Task requirements –
Nothing but the lines from the one containing "return round_edges(hook, EDGE_RADIUS, on_front_edge)" down to the one containing "if empty is", both included, should be echoed, and each exactly as it stands.

Supplied data –
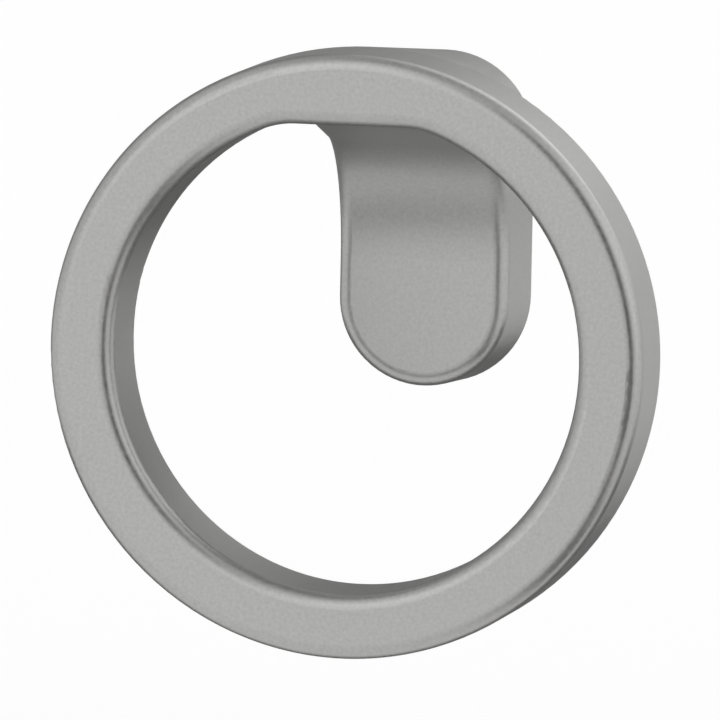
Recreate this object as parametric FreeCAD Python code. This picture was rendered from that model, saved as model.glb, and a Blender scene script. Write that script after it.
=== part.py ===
import FreeCAD, Part
import math
import os

# A cabinet knob cast in one piece. A round ring to pull on hangs from a short arm, and the arm
# grows out of the top of a stadium-shaped foot that is screwed to the cabinet from behind.
# Millimetres. The origin is the mouth of the screw hole, in the middle of the foot's flat back.
# +Y runs into the cabinet, +Z is up, and the ring's face looks towards -Y.

# Ring: outside diameter, width of the face from outside to bore, and front to back depth.
RING_DIAMETER = 45.0
RING_FACE_WIDTH = 4.85
RING_DEPTH = 7.8

# The bore's upper half circle sits this much higher than its lower one. A flat cuts off its top: how far
# it is down from the ring's top, and the radius of its two soft corners.
BORE_RAISE = 0.3
BORE_FLAT_DROP = 5.35
BORE_CORNER_RADIUS = 6.5

# Foot: a plate with half-round ends, measured at the cabinet, and how far the ring's face stands off.
FOOT_WIDTH = 13.8
FOOT_HEIGHT = 25.3
FOOT_THICKNESS = 6.9
PROJECTION = 32.2

# Draft of the foot's and the arm's walls, in degrees, and how much higher the ring's top is than the foot's.
WALL_DRAFT = 3.4
RING_ABOVE_FOOT = 2.6

# Arm: slope of its underside, in degrees, the hollow corner where it meets the foot, and its shoulders.
ARM_SLOPE = 15.0
ARM_CORNER_RADIUS = 9.8
ARM_SHOULDER_RADIUS = 1.9

# Rounding of every edge that a finger can reach. The edge against the cabinet stays sharp.
EDGE_RADIUS = 1.1

# Blind hole for an M4 machine screw: thread's outside diameter, depth, and countersink at the mouth.
SCREW_DIAMETER = 4.0
SCREW_HOLE_DEPTH = 5.4
SCREW_COUNTERSINK = 0.4

# Places that follow from the sizes.
RING_RADIUS = RING_DIAMETER / 2
BORE_RADIUS = RING_RADIUS - RING_FACE_WIDTH
FOOT_END_RADIUS = FOOT_WIDTH / 2
FOOT_END_CENTRE_Z = FOOT_HEIGHT / 2 - FOOT_END_RADIUS
RING_TOP_Z = FOOT_HEIGHT / 2 + RING_ABOVE_FOOT
RING_CENTRE_Z = RING_TOP_Z - RING_RADIUS
BORE_TOP_CENTRE_Z = RING_CENTRE_Z + BORE_RAISE
BORE_FLAT_Z = RING_TOP_Z - BORE_FLAT_DROP
RING_FACE_Y = -PROJECTION
RING_BACK_Y = RING_FACE_Y + RING_DEPTH
ARM_END_Y = RING_BACK_Y - EDGE_RADIUS
FOOT_FACE_Y = -FOOT_THICKNESS

# Room by which a cutting solid runs past what it cuts, and how near a point on an edge has to lie
# to a surface to count as being on it.
CUT_MARGIN = 5.0
ON_SURFACE = 0.001

# Where the half-round top of the foot is split, in degrees from its highest point, to match the arm's
# top and shoulders.
FOOT_SHOULDER_ANGLE = 35.0

INTO_CABINET = FreeCAD.Vector(0, 1, 0)
ACROSS = FreeCAD.Vector(1, 0, 0)


def point(x, y, z):
    return FreeCAD.Vector(x, y, z)


def line(start, end):
    return Part.LineSegment(start, end).toShape()


def arc(start, middle, end):
    return Part.Arc(start, middle, end).toShape()


def round_edges(solid, radius, wanted):
    """Rounds the edges of the solid whose middle point passes the test."""
    edges = []
    for edge in solid.Edges:
        middle = edge.valueAt((edge.FirstParameter + edge.LastParameter) / 2)
        if wanted(middle):
            edges.append(edge)
    return solid.makeFillet(radius, edges)


def half_width(y):
    """Half the width of the foot and the arm, which get narrower towards the ring by the draft."""
    return FOOT_END_RADIUS + y * math.tan(math.radians(WALL_DRAFT))


def bore_outline(y):
    """The ring's hole: nearly round, with a flat top and a soft corner at each end of the flat."""
    corner_z = BORE_FLAT_Z - BORE_CORNER_RADIUS
    corner_reach = BORE_RADIUS - BORE_CORNER_RADIUS
    rise = corner_z - BORE_TOP_CENTRE_Z
    corner_x = math.sqrt(corner_reach ** 2 - rise ** 2)
    lean = math.atan2(corner_x, rise)

    def on_corner(side, angle):
        x = corner_x + BORE_CORNER_RADIUS * math.sin(angle)
        return point(side * x, y, corner_z + BORE_CORNER_RADIUS * math.cos(angle))

    def on_top_circle(side, angle):
        z = BORE_TOP_CENTRE_Z + BORE_RADIUS * math.cos(angle)
        return point(side * BORE_RADIUS * math.sin(angle), y, z)

    def corner(side):
        return arc(on_corner(side, 0), on_corner(side, lean / 2), on_corner(side, lean))

    def shoulder(side):
        end = point(side * BORE_RADIUS, y, BORE_TOP_CENTRE_Z)
        return arc(on_corner(side, lean), on_top_circle(side, math.radians(60)), end)

    def cheek(side):
        return line(point(side * BORE_RADIUS, y, BORE_TOP_CENTRE_Z), point(side * BORE_RADIUS, y, RING_CENTRE_Z))

    flat = line(on_corner(-1, 0), on_corner(1, 0))
    bottom = point(0, y, RING_CENTRE_Z - BORE_RADIUS)
    lower = arc(point(BORE_RADIUS, y, RING_CENTRE_Z), bottom, point(-BORE_RADIUS, y, RING_CENTRE_Z))
    return Part.Wire([flat, corner(1), shoulder(1), cheek(1), lower, cheek(-1), shoulder(-1), corner(-1)])


def make_ring():
    """The ring: a round disc with the flat-topped bore, rounded on all four rims."""
    centre = point(0, RING_FACE_Y, RING_CENTRE_Z)
    disc = Part.makeCylinder(RING_RADIUS, RING_DEPTH, centre, INTO_CABINET)
    bore = Part.Face(bore_outline(RING_FACE_Y - CUT_MARGIN))
    ring = disc.cut(bore.extrude(INTO_CABINET * (RING_DEPTH + 2 * CUT_MARGIN)))

    def on_rim(middle):
        on_face = abs(middle.y - RING_FACE_Y) < ON_SURFACE
        on_back = abs(middle.y - RING_BACK_Y) < ON_SURFACE
        return on_face or on_back

    return round_edges(ring, EDGE_RADIUS, on_rim)


def foot_outline(y):
    """The foot at a depth: straight sides and half-round ends, smaller towards the front by the draft."""
    r = half_width(y)
    z = FOOT_END_CENTRE_Z
    top = arc(point(r, y, z), point(0, y, z + r), point(-r, y, z))
    left = line(point(-r, y, z), point(-r, y, -z))
    bottom = arc(point(-r, y, -z), point(0, y, -z - r), point(r, y, -z))
    right = line(point(r, y, -z), point(r, y, z))
    return Part.Wire([top, left, bottom, right])


def arm_edges(y, top_centre_z, top_radius, shoulder_radius, shoulder_angle):
    """The arm's outline at a depth: a round top, a shoulder each side, and straight sides down the foot."""
    between = top_radius - shoulder_radius
    shoulder_x = between * math.sin(shoulder_angle)
    shoulder_z = top_centre_z + between * math.cos(shoulder_angle)
    side_angle = math.pi / 2

    def on_shoulder(side, angle):
        x = shoulder_x + shoulder_radius * math.sin(angle)
        return point(side * x, y, shoulder_z + shoulder_radius * math.cos(angle))

    def shoulder(side, start, end):
        return arc(on_shoulder(side, start), on_shoulder(side, (start + end) / 2), on_shoulder(side, end))

    crest = point(0, y, top_centre_z + top_radius)
    foot_right = point(shoulder_x + shoulder_radius, y, -FOOT_END_CENTRE_Z)
    foot_left = point(-foot_right.x, y, -FOOT_END_CENTRE_Z)
    return [
        arc(on_shoulder(-1, shoulder_angle), crest, on_shoulder(1, shoulder_angle)),
        shoulder(1, shoulder_angle, side_angle),
        line(on_shoulder(1, side_angle), foot_right),
        line(foot_right, foot_left),
        line(foot_left, on_shoulder(-1, side_angle)),
        shoulder(-1, side_angle, shoulder_angle),
    ]


def face_between(near, far):
    """The face that joins two edges: flat between two straight ones, and ruled between two arcs."""
    if near.Curve.TypeId != "Part::GeomLine":
        return Part.makeRuledSurface(near, far)
    start = line(far.Vertexes[0].Point, near.Vertexes[0].Point)
    end = line(near.Vertexes[1].Point, far.Vertexes[1].Point)
    return Part.Face(Part.Wire([start, near, end, far]))


def make_arm_block():
    """The arm before the hand space is taken out: it runs from the ring's top down to the foot's top."""
    reach = half_width(ARM_END_Y) - ARM_SHOULDER_RADIUS
    ring_angle = math.asin(reach / (RING_RADIUS - ARM_SHOULDER_RADIUS))
    foot_angle = math.radians(FOOT_SHOULDER_ANGLE)
    at_ring = arm_edges(ARM_END_Y, RING_CENTRE_Z, RING_RADIUS, ARM_SHOULDER_RADIUS, ring_angle)
    at_foot = arm_edges(0, FOOT_END_CENTRE_Z, FOOT_END_RADIUS, FOOT_END_RADIUS, foot_angle)
    faces = [face_between(near, far) for near, far in zip(at_ring, at_foot)]
    faces.append(Part.Face(Part.Wire(at_ring)))
    faces.append(Part.Face(Part.Wire(at_foot)))
    shell = Part.makeShell(faces)
    shell.sewShape()
    return Part.makeSolid(shell)


def hand_space():
    """What is taken away in front of the foot and under the arm, with its hollow corner."""
    slope = math.radians(ARM_SLOPE)
    x = -FOOT_WIDTH
    front_y = RING_FACE_Y - CUT_MARGIN
    below_z = -FOOT_HEIGHT / 2 - CUT_MARGIN
    corner_y = FOOT_FACE_Y - ARM_CORNER_RADIUS

    def underside_z(y):
        return BORE_FLAT_Z - (y - ARM_END_Y) * math.tan(slope)

    corner_z = underside_z(corner_y) - ARM_CORNER_RADIUS / math.cos(slope)
    arm_angle = math.pi / 2 - slope

    def on_corner(angle):
        y = corner_y + ARM_CORNER_RADIUS * math.cos(angle)
        return point(x, y, corner_z + ARM_CORNER_RADIUS * math.sin(angle))

    front_low = point(x, front_y, below_z)
    foot_low = point(x, FOOT_FACE_Y, below_z)
    arm_far = point(x, front_y, underside_z(front_y))
    profile = Part.Wire([
        line(front_low, foot_low),
        line(foot_low, on_corner(0)),
        arc(on_corner(0), on_corner(arm_angle / 2), on_corner(arm_angle)),
        line(on_corner(arm_angle), arm_far),
        line(arm_far, front_low),
    ])
    return Part.Face(profile).extrude(ACROSS * (2 * FOOT_WIDTH))


def on_outer_wall(middle):
    """True for a point on the drafted side of the foot or arm, or on the foot's round lower end."""
    below_end = max(-middle.z - FOOT_END_CENTRE_Z, 0)
    return abs(math.hypot(middle.x, below_end) - half_width(middle.y)) < ON_SURFACE


def make_foot_and_arm():
    """The foot and its arm, which ends inside the ring."""
    foot = Part.makeLoft([foot_outline(0), foot_outline(FOOT_FACE_Y)], True, True)
    space = hand_space()
    hook = foot.fuse(make_arm_block()).cut(space).removeSplitter()

    def on_front_edge(middle):
        behind_ring = middle.y > ARM_END_Y + ON_SURFACE
        before_back = middle.y < -ON_SURFACE
        on_space = space.distToShape(Part.Vertex(middle))[0] < ON_SURFACE
        return behind_ring and before_back and on_space and on_outer_wall(middle)

    return round_edges(hook, EDGE_RADIUS, on_front_edge)


def screw_hole():
    """The blind hole in the foot's back, with its countersunk mouth."""
    radius = SCREW_DIAMETER / 2
    out_of_cabinet = INTO_CABINET * -1
    hole = Part.makeCylinder(radius, SCREW_HOLE_DEPTH, point(0, 0, 0), out_of_cabinet)
    mouth = Part.makeCone(radius + SCREW_COUNTERSINK, radius, SCREW_COUNTERSINK, point(0, 0, 0), out_of_cabinet)
    return hole.fuse(mouth)


def make_knob():
    casting = make_ring().fuse(make_foot_and_arm()).removeSplitter()
    return casting.cut(screw_hole())


def main():
    os.makedirs("parts", exist_ok=True)
    knob = make_knob()
    knob.exportStep("parts/ring_knob.step")


main()
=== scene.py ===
import math

import bpy
from mathutils import Matrix, Vector


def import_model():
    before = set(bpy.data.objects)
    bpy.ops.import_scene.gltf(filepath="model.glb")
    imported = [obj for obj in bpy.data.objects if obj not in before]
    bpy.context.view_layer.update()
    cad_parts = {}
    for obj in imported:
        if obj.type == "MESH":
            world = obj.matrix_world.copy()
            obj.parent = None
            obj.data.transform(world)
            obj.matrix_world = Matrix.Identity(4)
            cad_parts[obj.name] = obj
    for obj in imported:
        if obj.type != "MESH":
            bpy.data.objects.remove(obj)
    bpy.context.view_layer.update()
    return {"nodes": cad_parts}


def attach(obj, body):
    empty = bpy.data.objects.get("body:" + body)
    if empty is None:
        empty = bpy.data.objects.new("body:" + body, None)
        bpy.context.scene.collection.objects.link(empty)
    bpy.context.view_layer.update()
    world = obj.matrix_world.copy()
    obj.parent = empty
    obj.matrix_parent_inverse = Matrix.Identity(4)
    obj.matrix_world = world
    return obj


# Metres and degrees. The origin is the mouth of the screw hole in the foot's back, +Y runs into the
# cabinet, +Z is up, and the ring's face looks towards -Y.

# Camera: where it stands around the middle of the ring's face, in ring radii from it, and its framing.
RING_FACE_CENTRE = Vector((0.0, -0.0322, -0.00725))
RING_RADIUS = 0.0225
CAMERA_AZIMUTH = 13.32
CAMERA_ELEVATION = 6.94
CAMERA_ROLL = 1.14
CAMERA_DISTANCE = 50.0
CAMERA_ASIDE = 0.0571
CAMERA_BELOW = 0.0050
CAMERA_LENS = 762.3
CAMERA_CLIP = (0.01, 50.0)
SENSOR_WIDTH = 36.0

# Screw thread: outside radius, pitch, depth of the ridge, the stretch of hole that it fills, half the ridge's
# width at its root and the steps in one turn.
THREAD_RADIUS = 0.002
THREAD_PITCH = 0.0007
THREAD_DEPTH = 0.00038
THREAD_START = 0.0005
THREAD_END = 0.0052
THREAD_HALF_WIDTH = THREAD_PITCH * 0.42
THREAD_SEGMENTS = 40

# Satin nickel: its colour, and for the fine grain and the faint cloudiness how small they are and how much
# they change the tone and the roughness.
NICKEL_COLOUR = (0.417, 0.4165, 0.4075, 1.0)
NICKEL_ROUGHNESS = 0.36
GRAIN_SCALE = 3600.0
GRAIN_TONE = 0.42
GRAIN_ROUGHNESS = 0.15
GRAIN_BUMP = 0.12
GRAIN_HEIGHT = 0.00005
CLOUD_SCALE = 160.0
CLOUD_TONE = 0.05
CLOUD_ROUGHNESS = 0.08

# The hollow under the arm is out of a polisher's reach and rougher: the depths over which it starts behind the
# ring, the heights over which it starts on the foot and ends under the arm, and how much roughness it adds.
HOLLOW_FRONT = (-0.0242, -0.0232)
HOLLOW_FOOT = (-0.002, 0.002)
HOLLOW_TOP = (0.0100, 0.0115)
HOLLOW_ROUGHNESS = 0.1

# Studio light: its even level, then for each broad light, or dark gap between lights, the azimuth from the
# knob's front, the elevation, the angles of its core and its edge, and how much it adds or takes away.
STUDIO_LEVEL = 0.8
STUDIO_SPOTS = (
    (-150, 20, 15, 50, -0.5),
    (165, 40, 5, 30, 0.6),
    (-20, 15, 5, 32, 0.6),
    (85, 20, 10, 35, 0.5),
    (140, 30, 5, 35, 0.4),
    (0, 90, 5, 35, -0.3),
)

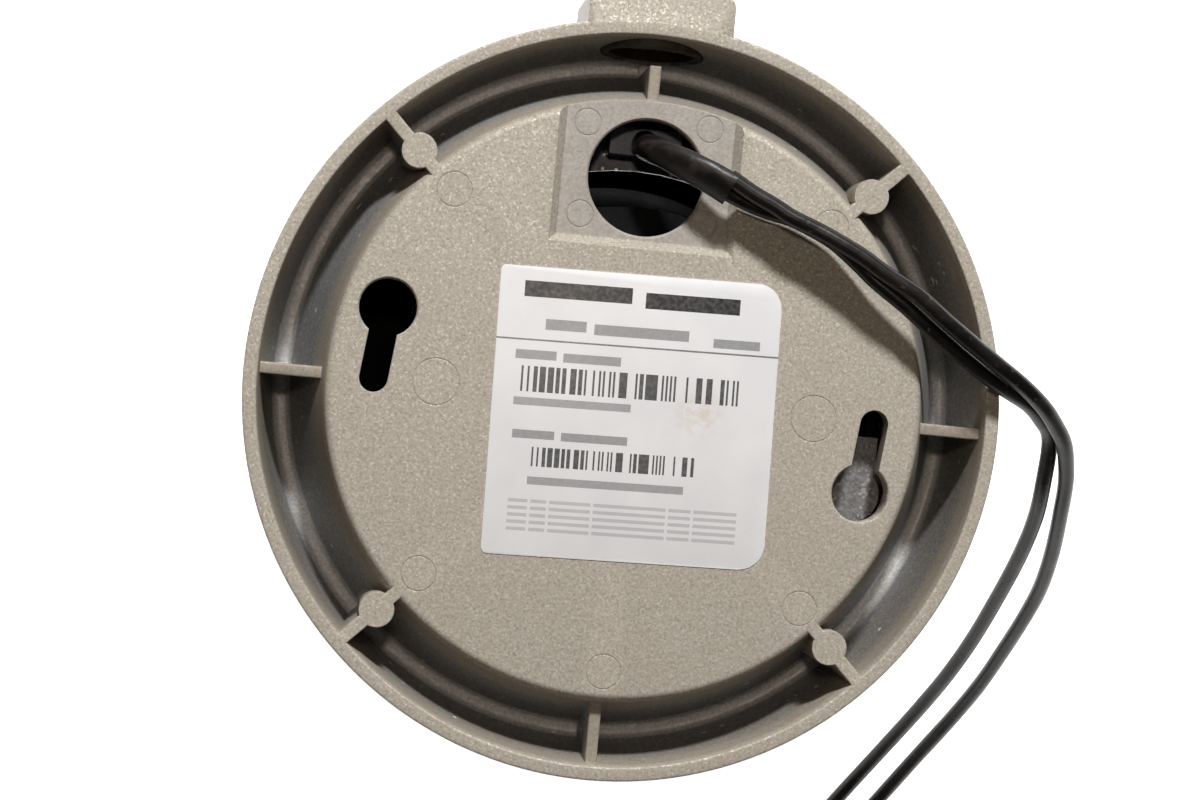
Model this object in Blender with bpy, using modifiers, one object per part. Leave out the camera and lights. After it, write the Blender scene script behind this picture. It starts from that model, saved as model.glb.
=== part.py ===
"""Dome CCTV camera of the vandal-resistant, ceiling-mounted kind.

The axis of the dome is Z. The origin is on that axis in the mounting face: +Z points out of the back,
towards the ceiling, and the clear dome points along -Z. +Y points to the side entry for conduit.
Sizes are in millimetres and become metres where each mesh is made.
"""

import math

import bmesh
import bpy
from mathutils import Matrix, Vector

MM = 0.001
GAP = 0.3  # clearance left between solids that touch
WELD = 1e-6  # metres, for vertices that coincide
TURN_STEPS = 40

# Back housing
RIM_RADIUS = 67.0
RIM_INNER_RADIUS = 64.5
PLATE_RADIUS = 52.7
PLATE_UNDERSIDE = -4.0
TROUGH_FLOOR = -22.0
FLANGE_UNDERSIDE = -26.0
SKIRT_BOTTOM = -30.0
FLUSH = -0.05  # tops of the webs and pillars, a hair under the mounting face
PILLAR_ANGLES = (45, 135, 225, 315)
PILLAR_CIRCLE = 56.8
PILLAR_RADIUS = 3.1
WEB_ANGLES = (0, 90, 180, 270)
WEB_TOP = -3.0
CABLE_HOLE_Y = 39.5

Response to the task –
    return round_edges(hook, EDGE_RADIUS, on_front_edge)


def screw_hole():
    """The blind hole in the foot's back, with its countersunk mouth."""
    radius = SCREW_DIAMETER / 2
    out_of_cabinet = INTO_CABINET * -1
    hole = Part.makeCylinder(radius, SCREW_HOLE_DEPTH, point(0, 0, 0), out_of_cabinet)
    mouth = Part.makeCone(radius + SCREW_COUNTERSINK, radius, SCREW_COUNTERSINK, point(0, 0, 0), out_of_cabinet)
    return hole.fuse(mouth)


def make_knob():
    casting = make_ring().fuse(make_foot_and_arm()).removeSplitter()
    return casting.cut(screw_hole())


def main():
    os.makedirs("parts", exist_ok=True)
    knob = make_knob()
    knob.exportStep("parts/ring_knob.step")


main()
=== scene.py ===
import math

import bpy
from mathutils import Matrix, Vector


def import_model():
    before = set(bpy.data.objects)
    bpy.ops.import_scene.gltf(filepath="model.glb")
    imported = [obj for obj in bpy.data.objects if obj not in before]
    bpy.context.view_layer.update()
    cad_parts = {}
    for obj in imported:
        if obj.type == "MESH":
            world = obj.matrix_world.copy()
            obj.parent = None
            obj.data.transform(world)
            obj.matrix_world = Matrix.Identity(4)
            cad_parts[obj.name] = obj
    for obj in imported:
        if obj.type != "MESH":
            bpy.data.objects.remove(obj)
    bpy.context.view_layer.update()
    return {"nodes": cad_parts}


def attach(obj, body):
    empty = bpy.data.objects.get("body:" + body)
    if empty is None:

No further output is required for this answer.